Michigan Detective Sergeant Robert Swackhammer said the investigation involved the alleged evasion of a 6 per cent sales tax on the sale of music.
He said George Burdi, Jason Snow and Joseph Talic -- all Canadian citizens listed in the company's incorporation documents -- were operating in Detroit without proper working papers. Snow and Talic could face deportation as illegal aliens.
Founder jailed
Burdi, the founder of the record firm, has been in a Canadian jail since February, when Ontarios top court upheld his conviction for the 1993 assault of a woman protesting a Ra Ho Wa concert in Ottawa. The conviction prevents him from entering the United States.
Resistance Records markets Burdi's group, Ra Ho Wa, and others such as Berserkhr, Nordic Thunder and Aggravated Assault, Swackhammer said.
It is registered as a Michigan company but doesn't have a sales tax licence.
One of Ra Ho Wa's songs describes boots that are going to stomp all over Jews. Their material promotes the belief that white people in the world are in crisis and race-mixing -- especially by white women -- threatens the reproduction of white males.
Snow, 25, in a telephone interview from Michigan yesterday, said he and his partners are not hate-mongers but rather music sellers.
He denounced the U.S. raid, saying they would fight it, as well as the raid at his Windsor home by the OPP. But he added he is worried by indications from Canada that he may be charged with distributing hate propaganda.
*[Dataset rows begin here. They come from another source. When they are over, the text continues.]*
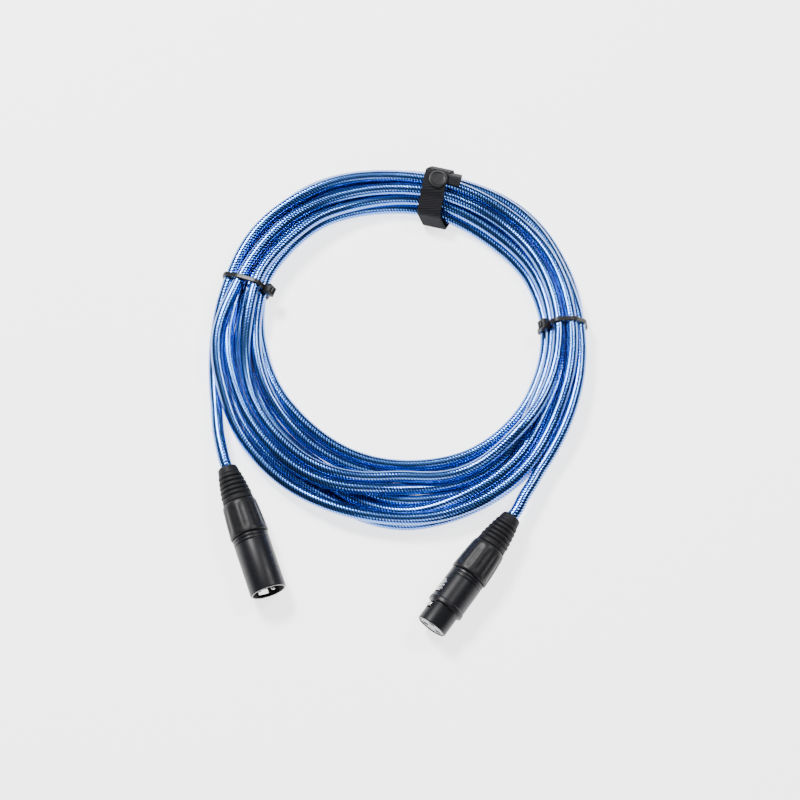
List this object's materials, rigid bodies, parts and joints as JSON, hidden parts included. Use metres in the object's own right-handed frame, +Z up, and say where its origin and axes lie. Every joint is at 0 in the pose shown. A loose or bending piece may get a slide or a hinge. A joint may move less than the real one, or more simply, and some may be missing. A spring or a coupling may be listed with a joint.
{
  "type": "xlr microphone cable",
  "caption": "Microphone cable wound in a flat coil, tied and strapped, with a pin connector at one end and a socket connector at the other.",
  "frame": {"origin": "middle of the whole object on the surface that it lies on", "axes": "+Z up, out of the coil; +Y away from the two connectors, along the longest side; +X to the right"},
  "size_m": [0.2015, 0.2662, 0.021],
  "materials": {
    "jacket": "clear gloss jacket over blue metallic braid",
    "nylon": "satin black nylon",
    "webbing": "black woven webbing",
    "boot_rubber": "matte black rubber",
    "cap_plastic": "satin black",
    "clamp_plastic": "matte",
    "wire_red": "gloss",
    "wire_white": "gloss",
    "wire_drain": "tinned copper strands",
    "black_metal": "satin black coated zinc",
    "carrier_black": "matte",
    "carrier_grey": "matte grey",
    "bright_metal": "nickel plated"
  },
  "bodies": {
    "root": {"cable_coil": "jacket", "male_tail": "jacket", "female_tail": "jacket", "tie_left": "nylon", "tie_right": "nylon", "strap_band": "webbing", "strap_rivet_cap": "nylon", "strap_rivet_back": "nylon", "male_chuck": "clamp_plastic", "male_wire_red": "wire_red", "male_wire_white": "wire_white", "male_wire_drain": "wire_drain", "male_shell": "black_metal", "male_insert": "carrier_black", "male_earth_spring": "bright_metal", "male_pin_1": "bright_metal", "male_pin_2": "bright_metal", "male_pin_3": "bright_metal", "female_chuck": "clamp_plastic", "female_wire_red": "wire_red", "female_wire_white": "wire_white", "female_wire_drain": "wire_drain", "female_shell": "black_metal", "female_insert": "carrier_grey", "female_latch_pin": "bright_metal", "female_earth_spring": "bright_metal", "female_socket_1": "bright_metal", "female_socket_2": "bright_metal", "female_socket_3": "bright_metal"},
    "strap_flap": {"strap_flap": "webbing"},
    "male_boot": {"male_boot": "boot_rubber"},
    "male_cap": {"male_cap": "cap_plastic"},
    "female_boot": {"female_boot": "boot_rubber"},
    "female_cap": {"female_cap": "cap_plastic"},
    "female_latch": {"female_latch": "bright_metal", "female_latch_spring": "bright_metal"}
  },
  "joints": [
    {"name": "strap_flap_peel", "type": "hinge", "parent": "root", "child": "strap_flap", "pos_m": [0.02262, 0.12231, 0.01989], "axis": [0.9744, -0.225, 0], "range_deg": [0, 90]},
    {"name": "male_boot_slide", "type": "slide", "parent": "root", "child": "male_boot", "axis": [-0.3256, 0.9455, 0], "range_m": [0, 0.0031]},
    {"name": "male_cap_unscrew", "type": "hinge", "parent": "male_boot", "child": "male_cap", "pos_m": [-0.08324, -0.06235, 0.0102], "axis": [-0.3256, 0.9455, 0], "range_deg": [0, 1080]},
    {"name": "female_boot_slide", "type": "slide", "parent": "root", "child": "female_boot", "axis": [0.585, 0.8111, 0], "range_m": [0, 0.0031]},
    {"name": "female_cap_unscrew", "type": "hinge", "parent": "female_boot", "child": "female_cap", "pos_m": [0.04641, -0.08634, 0.0102], "axis": [0.585, 0.8111, 0], "range_deg": [0, 1080]},
    {"name": "female_latch_press", "type": "hinge", "parent": "root", "child": "female_latch", "pos_m": [0.02694, -0.10417, 0.0133], "axis": [0.4055, -0.2925, 0.866], "range_deg": [0, 4], "stiffness_Nm_per_rad": 0.4, "springref_deg": -1.15}
  ],
  "couplings": [
    {"joint": "male_boot_slide", "follows": "male_cap_unscrew", "m_per_rad": 0.00015915},
    {"joint": "female_boot_slide", "follows": "female_cap_unscrew", "m_per_rad": 0.00015915}
  ]
}
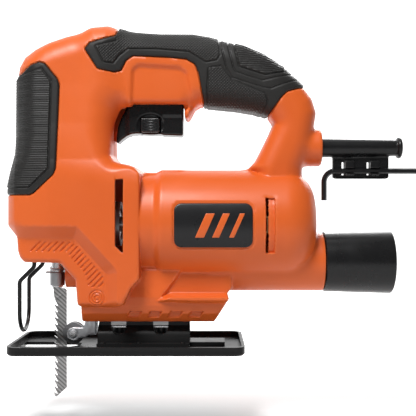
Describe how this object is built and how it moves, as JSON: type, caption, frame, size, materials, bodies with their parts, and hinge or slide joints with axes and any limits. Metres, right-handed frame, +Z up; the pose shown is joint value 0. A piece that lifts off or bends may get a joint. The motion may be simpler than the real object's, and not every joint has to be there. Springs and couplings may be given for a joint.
{
  "type": "corded jigsaw",
  "caption": "Corded D-handle jigsaw: casing halves with rubber grips, trigger, motor, gear and yoke drive, clamped saw blade, guide roller, tilting shoe and dust hose connection",
  "frame": {"origin": "centre of the shoe's flat sole, in the sole's plane", "axes": "+X to the rear (hose and cord end), -X the blade end, +Y the operator's right, +Z up"},
  "size_m": [0.2599, 0.0696, 0.2326],
  "materials": {
    "orange_casing": "fine moulded satin",
    "black_rubber": "matte overmould",
    "black_plastic": "satin moulded",
    "plaque": "gloss",
    "zinc_screw": "zinc plated",
    "cast_metal": "die cast",
    "machined_steel": "turned",
    "blade_steel": "ground",
    "black_oxide": "black oxide",
    "collar_steel": "phosphated",
    "shoe_paint": "semi-gloss black",
    "spring_steel": "bright wire",
    "core_steel": "laminated",
    "copper_wire": "enamelled wire",
    "bronze": "sintered",
    "carbon": "pressed carbon",
    "capacitor_case": "moulded"
  },
  "bodies": {
    "housing": {"left_shell": "orange_casing", "right_shell": "orange_casing", "nose_grip_left": "black_rubber", "nose_grip_right": "black_rubber", "handle_grip_left": "black_rubber", "handle_grip_right": "black_rubber", "badge_left": "plaque", "badge_right": "plaque", "casing_screws": "zinc_screw", "bevel_pad": "cast_metal", "clamp_plate": "machined_steel", "bevel_screws": "zinc_screw", "roller_fork": "cast_metal", "roller_pin": "machined_steel", "gear_case": "cast_metal", "gear_pin": "machined_steel", "upper_bush": "bronze", "lower_bush": "bronze", "front_bearing": "machined_steel", "rear_bearing": "machined_steel", "fan_shroud": "black_plastic", "stator_core": "core_steel", "field_coils": "copper_wire", "brush_holders": "bronze", "brushes": "carbon", "brush_springs": "spring_steel", "switch_body": "black_plastic", "capacitor": "capacitor_case", "cord_guard": "black_rubber", "cord_clamp": "black_plastic", "cord_clamp_screws": "zinc_screw", "dust_duct": "orange_casing", "wire_guard": "black_oxide"},
    "shoe_unit": {"shoe": "shoe_paint", "shoe_bracket": "shoe_paint", "bracket_rivets": "zinc_screw"},
    "trigger_unit": {"trigger": "black_plastic", "trigger_spring": "spring_steel"},
    "lock_button_unit": {"lock_button": "black_plastic", "lock_spring": "spring_steel"},
    "plunger_unit": {"plunger": "machined_steel", "blade": "blade_steel", "clamp_spring": "spring_steel"},
    "clamp_collar_unit": {"clamp_collar": "collar_steel"},
    "guide_roller_unit": {"guide_roller": "machined_steel"},
    "armature": {"armature_shaft": "machined_steel", "armature_core": "core_steel", "armature_windings": "copper_wire", "commutator": "copper_wire", "fan": "black_plastic"},
    "gear_unit": {"drive_gear": "machined_steel", "crank_pin": "machined_steel"},
    "crank_roller_unit": {"crank_roller": "machined_steel"},
    "adapter_unit": {"dust_adapter": "black_plastic"},
    "hex_key_unit": {"hex_key": "black_oxide"}
  },
  "joints": [
    {"name": "bevel_tilt", "type": "hinge", "parent": "housing", "child": "shoe_unit", "pos_m": [0, 0, 0.005], "axis": [1, 0, 0], "range_deg": [-45, 45]},
    {"name": "trigger_pull", "type": "slide", "parent": "housing", "child": "trigger_unit", "axis": [0, 0, 1], "range_m": [0, 0.005], "stiffness_N_per_m": 900, "springref_m": -0.005, "deforming": ["trigger_spring"]},
    {"name": "lock_press", "type": "slide", "parent": "trigger_unit", "child": "lock_button_unit", "axis": [0, 1, 0], "range_m": [0, 0.003], "stiffness_N_per_m": 600, "springref_m": -0.003},
    {"name": "plunger_stroke", "type": "slide", "parent": "housing", "child": "plunger_unit", "axis": [0, 0, 1], "range_m": [-0.014, 0.004]},
    {"name": "collar_twist", "type": "hinge", "parent": "plunger_unit", "child": "clamp_collar_unit", "pos_m": [-0.0461, 0, 0.043], "axis": [0, 0, 1], "range_deg": [0, 60], "stiffness_Nm_per_rad": 0.02, "springref_deg": -17.19},
    {"name": "roller_spin", "type": "hinge", "parent": "housing", "child": "guide_roller_unit", "pos_m": [-0.0354, 0, 0.0093], "axis": [0, 1, 0], "continuous": true},
    {"name": "armature_spin", "type": "hinge", "parent": "housing", "child": "armature", "pos_m": [0, 0, 0.0784], "axis": [1, 0, 0], "continuous": true},
    {"name": "gear_spin", "type": "hinge", "parent": "housing", "child": "gear_unit", "pos_m": [0, 0, 0.1036], "axis": [1, 0, 0], "continuous": true},
    {"name": "crank_roller_spin", "type": "hinge", "parent": "gear_unit", "child": "crank_roller_unit", "pos_m": [0, -0.00748, 0.1086], "axis": [1, 0, 0], "continuous": true},
    {"name": "adapter_pull", "type": "slide", "parent": "housing", "child": "adapter_unit", "axis": [1, 0, 0], "range_m": [0, 0.018]},
    {"name": "key_pull", "type": "slide", "parent": "housing", "child": "hex_key_unit", "axis": [1, 0, 0], "range_m": [0, 0.006]}
  ],
  "couplings": [
    {"joint": "gear_spin", "follows": "armature_spin", "ratio": -0.16667}
  ]
}
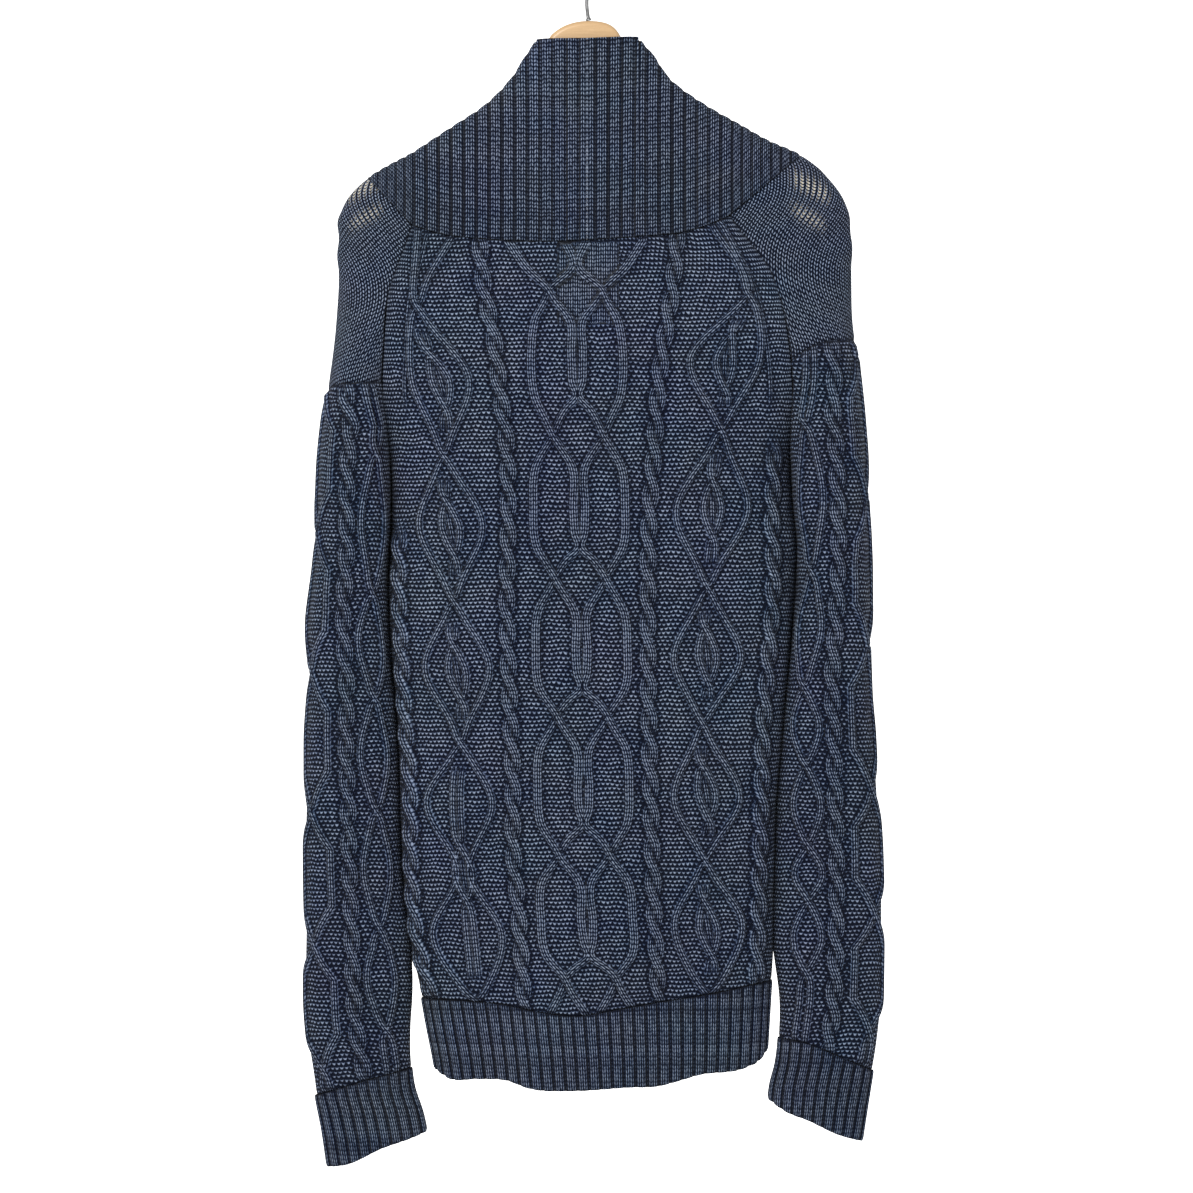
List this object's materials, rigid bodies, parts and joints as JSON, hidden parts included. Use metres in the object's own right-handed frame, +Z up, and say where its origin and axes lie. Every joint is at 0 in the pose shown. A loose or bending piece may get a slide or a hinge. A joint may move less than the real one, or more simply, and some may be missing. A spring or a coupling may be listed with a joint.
{
  "type": "cable knit cardigan on a wooden hanger",
  "caption": "Cable knit cardigan with raglan sleeves, a wide ribbed shawl collar and ribbed hem and cuffs, hung on a flat wooden hanger with a steel hook.",
  "frame": {"origin": "the inside top of the hanger's hook, where it rests on a rod", "axes": "+Z up, +Y out of the cardigan's front, so the pictured back faces -Y; +X is the picture's right, the wearer's right"},
  "size_m": [0.5011, 0.1211, 1.072],
  "materials": {
    "cable_knit": "matte washed cotton yarn, faded slate blue, mottled",
    "rib_knit": "the same yarn in rib, a little darker",
    "hanger_wood": "clear satin varnish on light beech",
    "hook_steel": "plated steel wire"
  },
  "bodies": {
    "root": {"back": "cable_knit", "front_left": "cable_knit", "front_right": "cable_knit", "sleeve_yoke_left": "cable_knit", "sleeve_yoke_right": "cable_knit", "sleeve_left": "cable_knit", "sleeve_right": "cable_knit", "hem_back": "rib_knit", "hem_front_left": "rib_knit", "hem_front_right": "rib_knit", "front_band_left": "rib_knit", "front_band_right": "rib_knit", "collar_left": "rib_knit", "collar_right": "rib_knit", "cuff_left": "rib_knit", "cuff_right": "rib_knit", "hanger_wood": "hanger_wood", "hanger_hook": "hook_steel"}
  },
  "joints": []
}
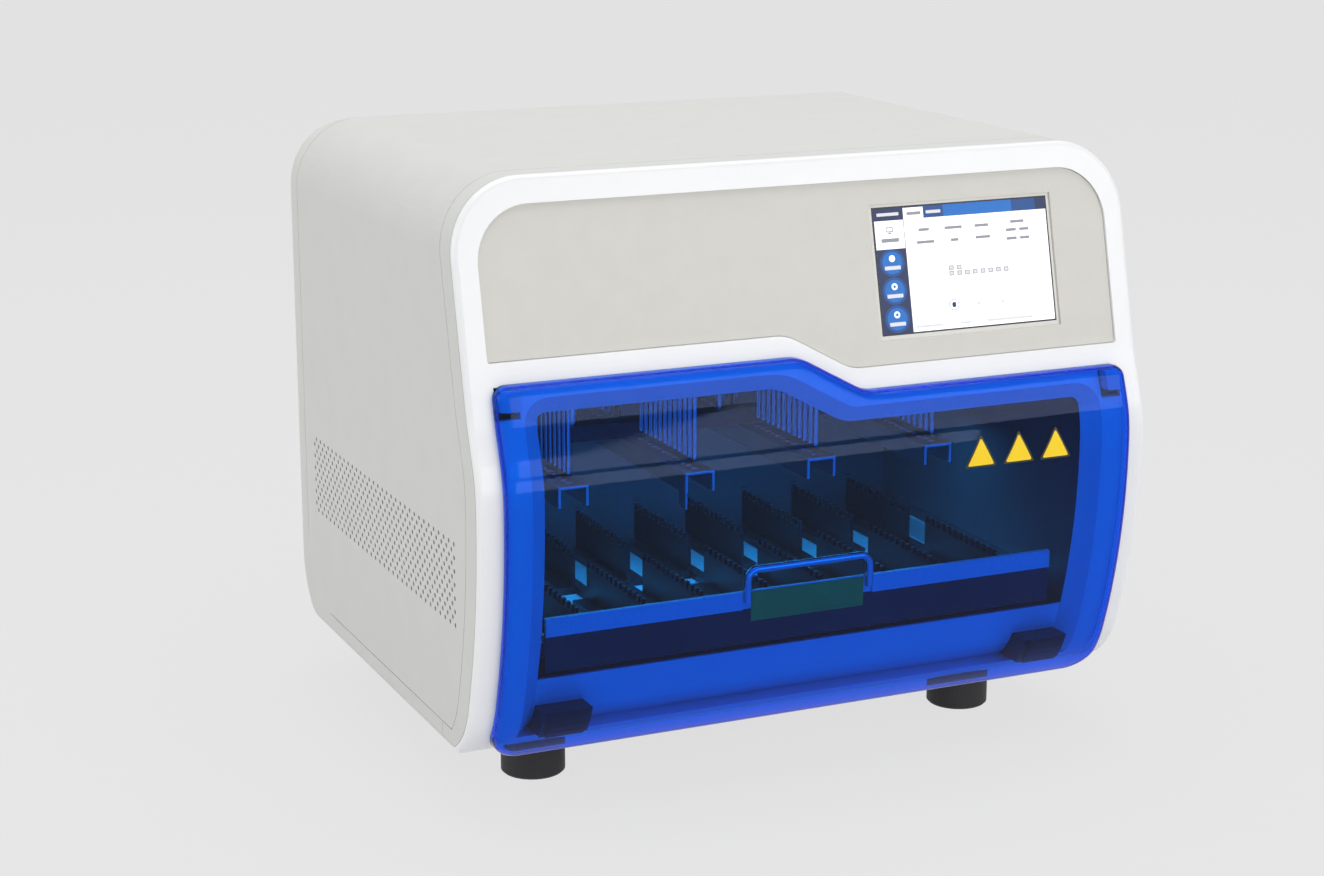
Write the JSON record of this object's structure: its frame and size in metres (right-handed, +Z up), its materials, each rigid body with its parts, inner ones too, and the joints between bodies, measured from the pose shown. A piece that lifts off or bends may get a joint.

"I think it's a conspiracy to put us out of business," Snow said, adding that to the best of his knowledge the company is in compliance with tax laws. He denied working illegally in the United States.
Bernie Farber of the Canadian Jewish Congress called the investigation a significant step in the fight against hate-mongering.
"This is the first time in Canadian history that there has been a joint U.S.-Canadian action against hate-mongering," Farber said. "It sends a powerful message across the continent."
"Resistant (Records) is, I believe, one of the most important recruitment organs for young people into the hate movement," Farber said.